The Village Idiot has gone global

Why...

Are complete idiots so keen to show the rest of us how stupid they are and why do we lap it up? Now this is not me having a rant and sour grapes. I happily peddle this blog for mainly selfish reasons… I simply enjoy doing it. But honestly who would have believed that a format that is literary in nature would see as the pinnacle of success the scribblings a bunch of self-obsessed wannabees. Originally the internet gave us a lovely set of rose tinted spectacles and we were encouraged to believe the ether would be filled with undiscovered literary titans. China no doubt would produce a dozen Mark Twains, (his little-known book Running for Governor was actually taught to every Chinese kid in school). Instead we got Fang Junping, who is an overnight blogging sensation there… as he explains cosmetics to a population that a few decades ago all wore the same uniform and the only bestseller was Mao’s little red book!

...and another thing

Here in the UK the queue of bigots, morons and airheads who compete for blogging space could run to the moon and back. The vast majority of people who are successful at attracting large followers just seem to rant on about the time it takes to have their ears permed and getting a perma-tan in Cheshire or the outrageous price differential in having a Brazilian wax in Kensington as opposed to Corby.

...and another thing

OK, The Huffington Post is still number one blog, but it is basically followed by chatter gossip and nonsense that any self-respecting 12-year-old could compose. The PerezHilton site generates nearly $600,000 a month of income but with the same literary quality as a laundry ticket!

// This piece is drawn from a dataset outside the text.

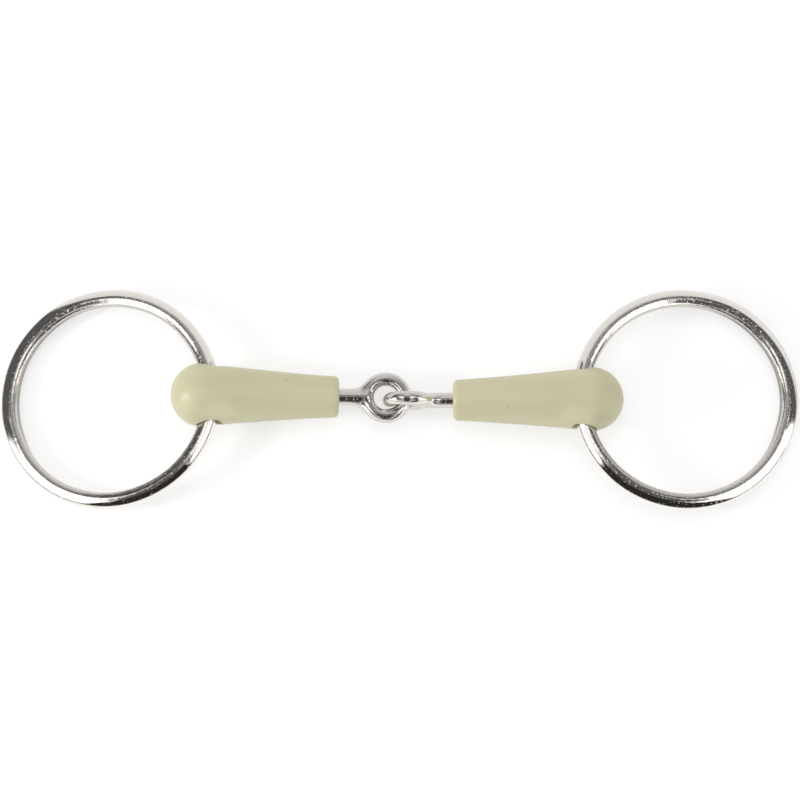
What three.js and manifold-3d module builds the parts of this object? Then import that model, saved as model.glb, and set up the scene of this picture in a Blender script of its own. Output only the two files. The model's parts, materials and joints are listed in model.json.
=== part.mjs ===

The genepool out in the blogosphere should be waiting for the public to nurture it; blogs that will give us undiscovered brilliant writers in the mould of the late AA Gill, Christopher Hitchins or PJ O’Rourke.

Instead we chose to bring to life the inane mutterings of Kanye West and what size diamond he has screwed into his earlobe or which boyfriend Taylor Swift has just drop-kicked out of bed and will no doubt dis in her next shrill single.

...and another thing

So please for every juicy bit of nonsense you lift off the internet, do yourself a favour. Whatever your politics, religion, creed or colour there are exquisite writers/bloggers out there. After you have consumed their material you will at least feel like your mind has eaten a three start Michelin meal rather than the Big Mac and fries you have been nibbling on. You don’t even have to agree… just be stimulated.

For me, Eckhart Tolle, Ricky Gervais, Jordan Peterson and Jenna Moreci.